If you’ve heard someone move between Spanish and English with ease, use Spanish in a way that feels distinctly U.S.-Mexican, or say troca for “truck,” you’ve brushed up against what many people call Chicano Spanish. It isn’t a separate language with one rulebook. It’s a cluster of patterns that show up in the Spanish of many Mexican Americans, especially in places where English is everywhere and Spanish is kept alive at home.
You’ll get a clear definition, the limits of the label, the most common features, and a practical way to listen without jumping to stereotypes. If you teach, learn, or translate Spanish, this also helps you spot what’s going on under the hood.

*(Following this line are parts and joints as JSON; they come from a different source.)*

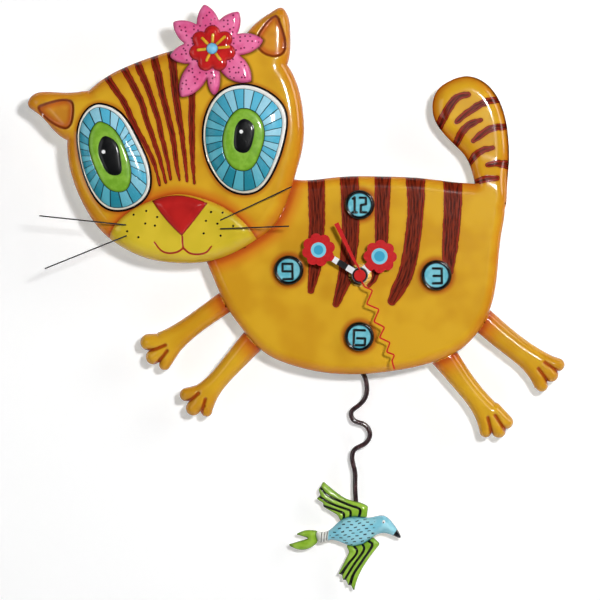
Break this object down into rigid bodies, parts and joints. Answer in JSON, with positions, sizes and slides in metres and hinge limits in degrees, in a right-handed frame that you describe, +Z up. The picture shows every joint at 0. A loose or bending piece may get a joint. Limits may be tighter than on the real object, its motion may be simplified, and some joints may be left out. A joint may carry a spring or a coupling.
{
  "type": "pendulum wall clock",
  "caption": "Quartz wall clock shaped as a running cat with a raised head and domed eyes, round hour buttons, flower hands and a bird pendulum on a wavy rod.",
  "frame": {"origin": "centre of the keyhole in the hanger plate, on the plate's back face, where the wall screw's shank holds the clock", "axes": "+Z up, +Y into the wall behind the clock, -Y towards the viewer, +X to the viewer's right"},
  "size_m": [0.3065, 0.0384, 0.3362],
  "materials": {
    "body_lacquer": "hand-painted golden yellow over cast resin, shaded orange at the rims, gloss lacquer",
    "muzzle_lacquer": "paler yellow paint, gloss lacquer",
    "eye_paint": "painted blue rings, green iris and black pupil under gloss lacquer",
    "nose_paint": "red paint, gloss lacquer",
    "whisker_wire": "black painted steel wire",
    "petal_paint": "pink paint with dark dots, gloss lacquer",
    "blossom_paint": "red paint, gloss lacquer",
    "stamen_paint": "yellow paint, gloss lacquer",
    "bead_paint": "light blue paint, gloss lacquer",
    "button_paint": "black rim, light blue face and black numeral, gloss lacquer",
    "hand_print": "printed sheet metal, red flower on a black and white stem",
    "second_hand_paint": "red painted sheet metal",
    "rod_paint": "dark brown painted wire",
    "bird_blue_paint": "light blue paint with dark marks, gloss lacquer",
    "bird_green_paint": "green paint, gloss lacquer",
    "polished_brass": "turned and polished",
    "plated_steel": "zinc plated",
    "case_plastic": "fine spark-eroded texture",
    "knob_plastic": "light grey",
    "gear_plastic": "natural acetal",
    "plate_plastic": "pale grey",
    "arm_plastic": "white",
    "board_laminate": "green laminate",
    "chip_resin": "black potting resin",
    "crystal_can": "tinned can",
    "soft_iron": "soft magnetic iron, plated",
    "copper_winding": "enamelled copper wire",
    "ferrite": "sintered magnet",
    "cell_sleeve": "plain printed sleeve over a steel can"
  },
  "bodies": {
    "clock": {"body_casting": "body_lacquer", "head_casting": "body_lacquer", "muzzle": "muzzle_lacquer", "left_eye": "eye_paint", "right_eye": "eye_paint", "nose": "nose_paint", "whisker_left_upper": "whisker_wire", "whisker_left_lower": "whisker_wire", "whisker_right_upper": "whisker_wire", "whisker_right_lower": "whisker_wire", "flower_petals": "petal_paint", "flower_blossom": "blossom_paint", "flower_stamens": "stamen_paint", "flower_bead": "bead_paint", "hour_button_12": "button_paint", "hour_button_3": "button_paint", "hour_button_6": "button_paint", "hour_button_9": "button_paint", "shaft_bushing": "polished_brass", "hub_washer": "polished_brass", "hub_nut": "polished_brass", "hanger_plate": "plated_steel", "hanger_screws": "plated_steel", "pivot_pin": "plated_steel", "contact_plus": "plated_steel", "contact_minus": "plated_steel", "movement_case": "case_plastic", "back_cover": "case_plastic", "gear_plate": "plate_plastic", "circuit_board": "board_laminate", "timing_chip": "chip_resin", "quartz_crystal": "crystal_can", "motor_stator": "soft_iron", "coil_core": "soft_iron", "motor_coil": "copper_winding", "drive_coil": "copper_winding"},
    "battery": {"battery_cell": "cell_sleeve"},
    "rotor": {"rotor_pinion": "gear_plastic", "rotor_magnet": "ferrite"},
    "step_gear": {"step_wheel": "gear_plastic"},
    "second_hand_arbor": {"seconds_wheel": "gear_plastic", "second_hand": "second_hand_paint"},
    "third_gear": {"third_wheel": "gear_plastic"},
    "centre_gear": {"centre_wheel": "gear_plastic"},
    "minute_hand_arbor": {"minute_arbor": "polished_brass", "minute_hand": "hand_print"},
    "hour_hand_pipe": {"hour_wheel": "gear_plastic", "hour_hand": "hand_print"},
    "minute_gear": {"minute_wheel": "gear_plastic"},
    "setting_shaft": {"setting_stem": "gear_plastic", "setting_knob": "knob_plastic"},
    "pendulum": {"pendulum_arm": "arm_plastic", "drive_magnet": "ferrite", "pendulum_rod": "rod_paint", "bird_body": "bird_blue_paint", "bird_upper_wing": "bird_green_paint", "bird_lower_wing": "bird_green_paint", "bird_tail": "bird_green_paint"}
  },
  "joints": [
    {"name": "battery_lift", "type": "slide", "parent": "clock", "child": "battery", "axis": [0, 1, 0], "range_m": [0, 0.02]},
    {"name": "second_hand_turn", "type": "hinge", "parent": "clock", "child": "second_hand_arbor", "pos_m": [0.039, -0.0092, -0.0435], "axis": [0, 1, 0], "continuous": true},
    {"name": "step_wheel_turn", "type": "hinge", "parent": "clock", "child": "step_gear", "pos_m": [0.03121, 0.0008, -0.039], "axis": [0, 1, 0], "continuous": true},
    {"name": "rotor_turn", "type": "hinge", "parent": "clock", "child": "rotor", "pos_m": [0.02281, 0.0018, -0.03871], "axis": [0, 1, 0], "continuous": true},
    {"name": "third_wheel_turn", "type": "hinge", "parent": "clock", "child": "third_gear", "pos_m": [0.04763, 0.0008, -0.04036], "axis": [0, 1, 0], "continuous": true},
    {"name": "centre_wheel_turn", "type": "hinge", "parent": "clock", "child": "centre_gear", "pos_m": [0.039, -0.0012, -0.0435], "axis": [0, 1, 0], "continuous": true},
    {"name": "minute_hand_turn", "type": "hinge", "parent": "clock", "child": "minute_hand_arbor", "pos_m": [0.039, -0.0132, -0.0435], "axis": [0, 1, 0], "continuous": true},
    {"name": "minute_wheel_turn", "type": "hinge", "parent": "clock", "child": "minute_gear", "pos_m": [0.03054, -0.0042, -0.04658], "axis": [0, 1, 0], "continuous": true},
    {"name": "hour_hand_turn", "type": "hinge", "parent": "clock", "child": "hour_hand_pipe", "pos_m": [0.039, -0.0132, -0.0435], "axis": [0, 1, 0], "continuous": true},
    {"name": "setting_knob_turn", "type": "hinge", "parent": "clock", "child": "setting_shaft", "pos_m": [0.02317, 0.0008, -0.05174], "axis": [0, 1, 0], "continuous": true},
    {"name": "pendulum_swing", "type": "hinge", "parent": "clock", "child": "pendulum", "pos_m": [0.036, 0.0018, -0.0605], "axis": [0, 1, 0], "range_deg": [-10, 10]}
  ],
  "couplings": [
    {"joint": "step_wheel_turn", "follows": "second_hand_turn", "ratio": -5},
    {"joint": "rotor_turn", "follows": "second_hand_turn", "ratio": 30},
    {"joint": "third_wheel_turn", "follows": "second_hand_turn", "ratio": -0.13333},
    {"joint": "centre_wheel_turn", "follows": "second_hand_turn", "ratio": 0.016667},
    {"joint": "minute_wheel_turn", "follows": "minute_hand_turn", "ratio": -0.33333},
    {"joint": "hour_hand_turn", "follows": "minute_hand_turn", "ratio": 0.083333},
    {"joint": "setting_knob_turn", "follows": "minute_hand_turn", "ratio": 1}
  ]
}
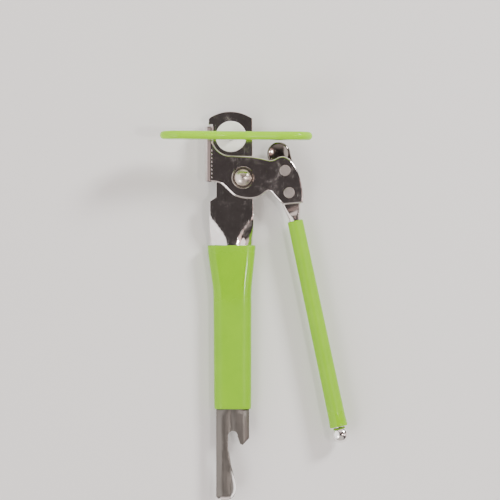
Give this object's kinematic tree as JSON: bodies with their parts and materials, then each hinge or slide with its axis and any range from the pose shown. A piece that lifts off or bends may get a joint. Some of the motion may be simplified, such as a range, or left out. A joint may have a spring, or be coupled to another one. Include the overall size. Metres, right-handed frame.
{
  "type": "manual can opener",
  "caption": "Hand can opener with two riveted levers in soft sleeves, a winged key that turns a toothed feed wheel, a fixed blade and a bottle-opening tail.",
  "frame": {"origin": "centre of the pivot rivet's flat tail face, on the pivot axis", "axes": "+Z along the pivot and wing axes towards the wing, +Y from the pivot towards the head, +X towards the short handle"},
  "size_m": [0.0941, 0.1938, 0.0364],
  "materials": {
    "polished_strip": "mirror plating, duller towards the tail",
    "lime_vinyl": "satin soft-touch vinyl",
    "polished_rivet": "polished",
    "plain_steel": "plain",
    "white_nylon": "matte",
    "mirror_plate": "mirror plating",
    "ground_steel": "ground and hardened",
    "polished_tube": "polished",
    "satin_rivet": "satin",
    "polished_ball": "polished"
  },
  "bodies": {
    "long_side": {"long_lever": "polished_strip", "long_handle_grip": "lime_vinyl", "pivot_rivet": "polished_rivet", "pivot_front_washer": "polished_rivet", "pivot_rear_washer": "plain_steel", "nylon_washer": "white_nylon", "feed_washer": "plain_steel"},
    "short_side": {"front_plate": "mirror_plate", "cutter_blade": "ground_steel", "blade_rivet_upper": "plain_steel", "blade_rivet_lower": "plain_steel", "short_handle_tube": "polished_tube", "handle_rivet_upper": "satin_rivet", "handle_rivet_lower": "satin_rivet", "short_handle_grip": "lime_vinyl", "ball_end_cap": "polished_ball"},
    "key": {"wing_core": "plain_steel", "wing_coating": "lime_vinyl", "wing_pin": "plain_steel", "drive_spindle": "plain_steel", "feed_wheel": "ground_steel"}
  },
  "joints": [
    {"name": "lever_pivot", "type": "hinge", "parent": "long_side", "child": "short_side", "pos_m": [0, 0, 0], "axis": [0, 0, 1], "range_deg": [-2, 22]},
    {"name": "wing_turn", "type": "hinge", "parent": "long_side", "child": "key", "pos_m": [-0.006, 0.0205, 0], "axis": [0, 0, 1], "continuous": true}
  ]
}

What Chicano Spanish Looks Like In Everyday Speech
Think of Chicano Spanish as Spanish used in the United States by many people of Mexican descent, often from families that have lived in the U.S. for multiple generations. Some speakers are strongest in Spanish, some in English, and many shift day to day. That bilingual setup leaves recognizable traces.
Those traces often include:
- Loanwords that get Spanish endings or Spanish pronunciation (parquear, lonche, troca).
- Calques (direct translations) that sound natural in bilingual talk (llamar para atrás for “call back”).
- Code-switching where a speaker shifts languages inside a chat, sometimes inside a sentence.
- Style shifting where the same person sounds more formal in writing or school and more relaxed with family.
Code-switching and Chicano Spanish overlap, but they aren’t identical. A person can speak Spanish with Chicano Spanish patterns and stay in Spanish the whole time. Another person can switch languages a lot yet keep Spanish grammar close to Mexican regional norms.
Where The Label “Chicano” Comes From
“Chicano” is a self-chosen label for many U.S.-born people of Mexican descent, with strong ties to civil rights organizing in the 1960s and 1970s. It isn’t universal, and some people prefer other labels. For a quick, reliable background on the word itself, the Encyclopaedia Britannica entry on “Chicano” is a solid starting point.
When you put “Chicano” next to “Spanish,” you’re pointing to Spanish as used by many Mexican Americans in the U.S.—not to a single standardized dialect with one dictionary and one pronunciation guide.
What It Is Not
This topic gets messy when people expect a neat box. Chicano Spanish doesn’t fit that box.
- Not “bad Spanish.” Casual speech is not the same as low skill. Many speakers can shift toward more formal Spanish when they want.
- Not the same as Spanglish. “Spanglish” is a broad popular label for mixed talk. Chicano Spanish can include mixed talk, yet it also includes Spanish-only styles shaped by bilingual life.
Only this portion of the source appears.